In terms of career WAR, Baines lagged well behind some of the other player candidates on this ballot:
Will Clark: 56.5 (four seasons of 4+ WAR)
Orel Hershiser: 51.6 (five seasons of 4+ WAR)
Albert Belle: 40.1 (five seasons of 4+ WAR)
Baines: 38.7 (one season of 4+ WAR)
Smith: 29.4 (one season of 4+ WAR)
Joe Carter: 19.6 (two seasons of 4+ WAR)
Relievers don't pitch enough to compile enough career WAR to compare to position players or starting pitchers, but none of the six players would be described as strong Hall of Fame candidates. After all, that's why none were elected by the BBWAA, which admittedly does have high standards (it's much easier to get 75 percent of the vote from 16 voters on a special committee than 75 percent from 400 voters). Baines' selection, however, is the most shocking Hall of Fame selection in years, even more so than the wacky 2012 Pre-Integration Committee that elected umpire Hank O'Day, Yankees owner Jacob Ruppert and 19th-century catcher Deacon White (in a year in which the BBWAA spun a shutout).
Even Baines admitted his reaction when he got the call from the Hall of Fame was, "What?" He had been on the same Today's Game ballot in 2016 and received fewer than five votes (vote totals under five aren't revealed). Apparently, he got a lot better in two years.
It is worth noting: Four of the committee members were Jerry Reinsdorf, his owner in Chicago; Tony La Russa, his manager with the White Sox; Roberto Alomar, a teammate with the Orioles; and Pat Gillick, his GM in Baltimore. Furthermore, Bert Blyleven and executives Paul Beeston, John Schuerholz and Andy MacPhail have ties to the American League during Baines' playing days.
All this might sound harsh, and I don't mean any personal disrespect to Baines. It's quite possible that one reason he got elected -- aside from the hit and RBI totals -- is that he was so well-liked. He was a classy professional in an era when many of his contemporaries started juicing up.
It will be interesting to see if there's any ripple effect here. After all, this year's BBWAA ballot -- results of that vote will be announced in January -- includes 19 players with at least 50 career WAR. It certainly helps Edgar Martinez, another DH who fell just short last year and is now on his final year on the ballot.
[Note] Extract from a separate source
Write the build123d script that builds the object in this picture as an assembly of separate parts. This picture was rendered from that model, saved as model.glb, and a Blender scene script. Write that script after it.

Martinez's career numbers are on a different level, at least in terms of triple-slash and WAR:
Martinez: .312/.418/.515, 68.4 WAR
Baines: .289/.356/.465, 38.7 WAR
Martinez has fared extremely well in the early ballots that voters have revealed so far, and Baines' selection should make him a lock. But he was likely to get there anyway after receiving 70 percent last year. The player on this year's ballot who could be most helped is Omar Vizquel, who received 37 percent of the vote his first year on the ballot. Like Baines, longevity would be the essential claim to his selection more than objective analysis. Or maybe Jeff Kent. His career WAR of 55.4 is borderline for a Hall of Famer, but he finished with 377 home runs and 1,518 RBIs. And he wasn't a DH. On the other hand, the BBWAA has been leaning more and more on objective analysis (witness the Tim Raines selection and Martinez's rapid improvement the past couple of years).
That could have been some of what happened here, a nod to old-school thinking over the purveyors of analysis. That still doesn't explain the Baines selection, however. If the traditional criteria of "he feels like a Hall of Famer" is applied here, Clark and Hershiser certainly had that feel much more during their careers than Baines.
Or maybe there's no ripple effect at all here. After all, you can't start putting in every player who was better than Baines (I'm starting the campaign now to get John Olerud -- 58.2 career WAR! -- elected) or you'll have to build a new wing in the plaque room that extends all the way into Otsego Lake.